The Minister for Regional Economic Development and Co-ordination (Ms Rosie Winterton): I am today announcing the publication of the Government's response to our public consultation on "Reforming the Local Authority Business Growth Incentives Scheme", which sets out that we will distribute a total of £100 million to local authorities in 2009-10 and 2010-11.
The Government launched the consultation on 25 August 2008 and invited comments to help refine their thinking before a new scheme was introduced for 2009-10 and 2010-11. The consultation closed on 20 November 2008.
Given the broad support the Government's proposals have received, the revised scheme will largely be as proposed in the consultation, although with two significant changes made in response to the representations we received.

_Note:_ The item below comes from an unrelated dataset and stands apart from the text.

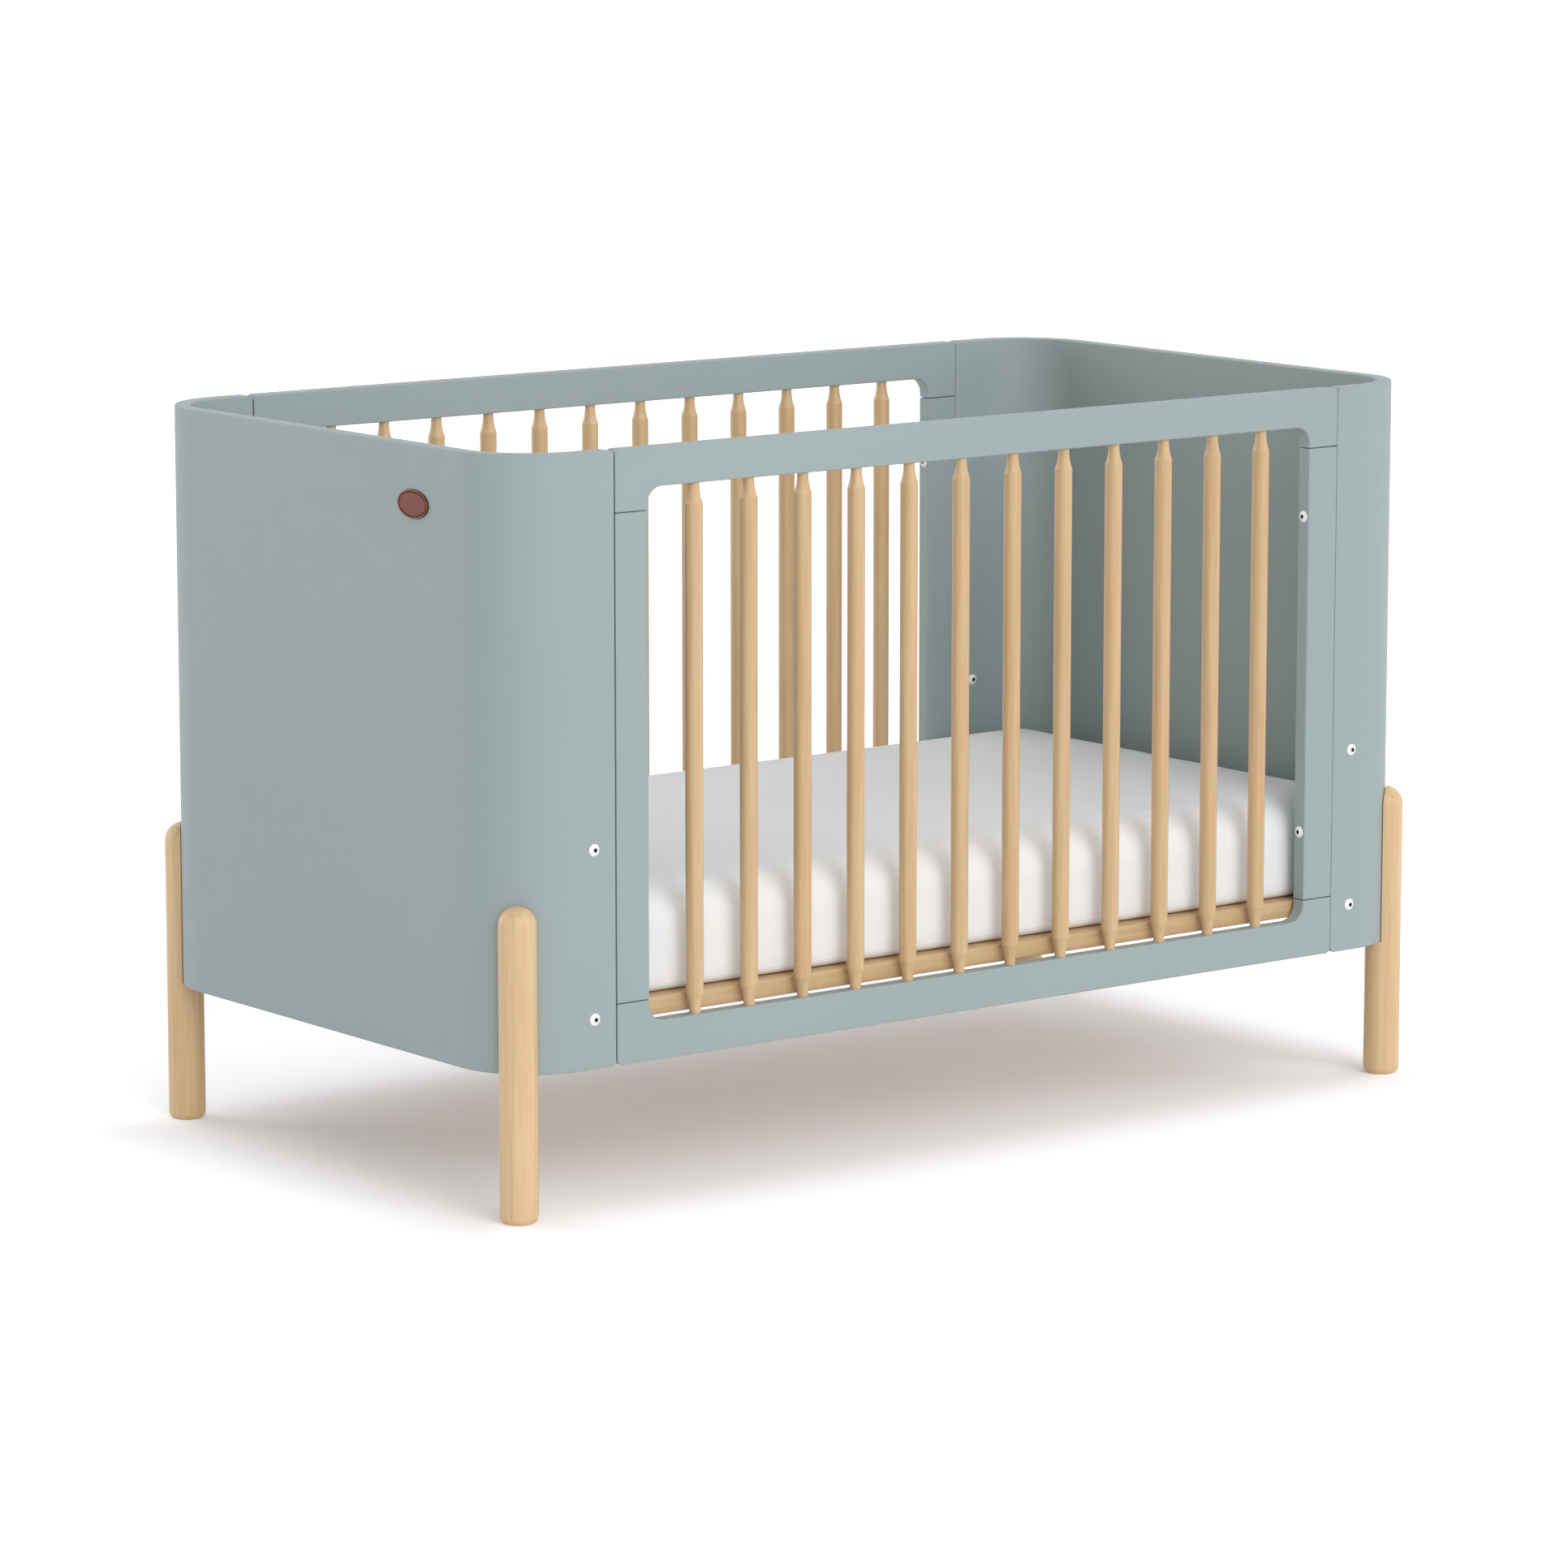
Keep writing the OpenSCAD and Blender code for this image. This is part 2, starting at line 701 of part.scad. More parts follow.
// Front side rail: a ledge for the slats, ends that follow the panels' corners,
// and a slot at each end that is open below and drops over the bolt's sleeve
module base_side_rail() {
    slot_w = sleeve_d + 2 * clear;
    difference() {
        intersection() {
            translate([-base_half_l, -base_half_w, base_z]) along_x(2 * base_half_l)
                rounded_rect(base_rail_w, base_rail_h, [edge_r, 0, 0, edge_r]);
            translate([0, 0, base_z]) linear_extrude(base_rail_h) base_outline();
        }
        translate([-slat_reach - clear, -base_inner_y - slat_ledge, slat_z])
            cube([2 * (slat_reach + clear), slat_ledge + over, slat_t + over]);
        both_ends() {
            translate([base_bolt_x, -base_half_w + base_rail_w / 2, low_bolt_z])
                facing_front() hole(slot_w, base_rail_w + 2 * over);
            translate([base_bolt_x - slot_w / 2, -base_half_w - over, base_z - over])
                cube([slot_w, base_rail_w + 2 * over, base_rail_drop + over]);
            for (side = [-1, 1])
                translate([end_rail_x + base_rail_w / 2 + side * base_dowel_gap,
                    -base_inner_y, base_dowel_z])
                    facing_front() hole(base_dowel_hole_d, dowel_len + 2 * hole_spare);
        }
    }
}

module base_front_rail() {
    color(beech) base_side_rail();
}

module base_rear_rail() {
    color(beech) mirror([0, 1, 0]) base_side_rail();
}

// Right-hand cross rail of the base, between the side rails
module base_end_rail() {
    difference() {
        translate([end_rail_x, -base_inner_y, base_z]) along_y(2 * base_inner_y)
            rounded_rect(base_rail_w, base_rail_h, [edge_r, edge_r, edge_r, edge_r]);
        both_sides() for (side = [-1, 1])
            translate([end_rail_x + base_rail_w / 2 + side * base_dowel_gap,
                -base_inner_y, base_dowel_z])
                facing_front() hole(base_dowel_hole_d, dowel_len + 2 * hole_spare);
        for (side = [-1, 1])
            translate([end_rail_x, side * base_dowel_gap, base_dowel_z])
                facing_right() hole(base_dowel_hole_d, dowel_len + 2 * hole_spare);
    }
}

module base_left_rail() {
    color(beech) mirror([1, 0, 0]) base_end_rail();
}

module base_right_rail() {
    color(beech) base_end_rail();
}

// Rail along the middle, under the slats
module base_centre_rail() {
    color(beech) difference() {
        translate([-end_rail_x, -base_rail_w / 2, base_z]) along_x(2 * end_rail_x)
            rounded_rect(base_rail_w, centre_rail_h, [edge_r, edge_r, 0, 0]);
        both_ends() for (side = [-1, 1])
            translate([end_rail_x, side * base_dowel_gap, base_dowel_z])
                facing_right() hole(base_dowel_hole_d, dowel_len + 2 * hole_spare);
    }
}

module base_slats() {
    color(beech) for (i = [0:slat_count - 1])
        translate([(i - (slat_count - 1) / 2) * slat_pitch - slat_w / 2, -slat_half_l, slat_z])
            along_y(2 * slat_half_l) rounded_rect(slat_w, slat_t, [0, 0, edge_r, edge_r]);
}

module base_dowels() {
    color(beech) both_ends() for (side = [-1, 1]) {
        both_sides()
            translate([end_rail_x + base_rail_w / 2 + side * base_dowel_gap,
                -base_inner_y, base_dowel_z])
                facing_front() hole(base_dowel_d, dowel_len);
        translate([end_rail_x, side * base_dowel_gap, base_dowel_z])
            facing_right() hole(base_dowel_d, dowel_len);
    }
}

// ---------- mattress ----------

// Round slice of the mattress's front right corner, its rim rounded with radius r about height z
module mattress_corner(r, z) {
    translate([mattress_half_l - mattress_corner_r, -mattress_half_w + mattress_corner_r,
        mattress_z + z])
        rotate_extrude($fn = 32) intersection() {
            translate([mattress_corner_r - r, 0]) circle(r, $fn = 24);
            translate([0, -r]) square([mattress_corner_r, 2 * r]);
        }
}

module mattress() {
    color(cover) hull() both_ends() both_sides() {
        mattress_corner(mattress_low_r, mattress_low_r);
        mattress_corner(mattress_top_r, mattress_t - mattress_top_r);
    }
}

// ---------- parts ----------

front_y = -half_w;
rear_y = half_w - board_t;

left_end_panel();
right_end_panel();
top_rail(front_y);  // front_top_rail
bottom_rail(front_y);  // front_bottom_rail
top_rail(rear_y);  // rear_top_rail
bottom_rail(rear_y);  // rear_bottom_rail
side_stile(1, front_y);  // front_left_stile
side_stile(0, front_y);  // front_right_stile
side_stile(1, rear_y);  // rear_left_stile
side_stile(0, rear_y);  // rear_right_stile
for (i = [1:spindle_count]) {
    spindle(i, front_y + board_mid);
    spindle(i, rear_y + board_mid);
}
corner_leg(1, 0);  // front_left_leg
corner_leg(0, 0);  // front_right_leg
corner_leg(1, 1);  // rear_left_leg
corner_leg(0, 1);  // rear_right_leg
frame_bolts();
frame_inserts();
panel_dowels();
stile_dowels();
leg_bolts();
leg_inserts();
base_bolts();
upper_sleeve_nuts();
lower_sleeve_nuts();
badge();
base_front_rail();
base_rear_rail();
base_left_rail();
base_right_rail();
base_centre_rail();
base_slats();
base_dowels();
mattress();
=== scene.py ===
"""Baby crib: finishes of painted board, lacquered beech, capped steel and copper,
a padded mattress, and a plain stage."""

import json
import math

import bmesh
import bpy
from bpy.props import FloatProperty, FloatVectorProperty, IntProperty, PointerProperty
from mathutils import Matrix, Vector

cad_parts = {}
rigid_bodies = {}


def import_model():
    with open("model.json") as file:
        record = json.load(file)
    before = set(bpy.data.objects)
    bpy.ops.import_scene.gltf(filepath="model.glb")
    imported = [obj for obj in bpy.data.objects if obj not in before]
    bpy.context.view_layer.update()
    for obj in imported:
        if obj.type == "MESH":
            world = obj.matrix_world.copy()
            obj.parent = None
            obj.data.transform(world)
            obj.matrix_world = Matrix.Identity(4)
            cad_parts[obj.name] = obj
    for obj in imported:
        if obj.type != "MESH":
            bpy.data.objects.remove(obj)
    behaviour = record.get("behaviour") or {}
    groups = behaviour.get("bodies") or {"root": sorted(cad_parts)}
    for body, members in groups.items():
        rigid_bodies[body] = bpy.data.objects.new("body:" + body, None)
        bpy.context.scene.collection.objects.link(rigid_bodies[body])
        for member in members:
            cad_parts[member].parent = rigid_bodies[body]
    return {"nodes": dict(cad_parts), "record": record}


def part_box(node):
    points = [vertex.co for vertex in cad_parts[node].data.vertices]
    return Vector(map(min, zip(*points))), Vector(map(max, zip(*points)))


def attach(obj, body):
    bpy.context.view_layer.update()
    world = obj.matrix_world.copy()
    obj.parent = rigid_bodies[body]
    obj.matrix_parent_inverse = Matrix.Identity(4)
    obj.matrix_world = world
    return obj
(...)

(a) Instead of the mapping of local authorities into 28 sub-regions plus London as originally proposed for the purposes of the scheme, we have decided to recognise 55 smaller sub-regions including London. We believe this will go a long way towards reflecting local views about the economic relationships that actually exist;
(b) Instead of the proposed split of rewards between district councils and county councils in two tier areas (which would have favoured the upper tier), we have decided to divide rewards equally between them.
The decision on sub-regional mapping follows further consultation, in February 2009, further to which we invited all local authorities, including those that did not respond to the consultation, to enter into discussions with nearby authorities in an effort to reach a local consensus about the sub-regional mapping they wished the Government to consider.
In the consultation responses, the balance of opinion was that we should publish a provisional list of sub-regions for comment first rather than proceed directly to publish a final list, which we have done at annex A of our consultation response.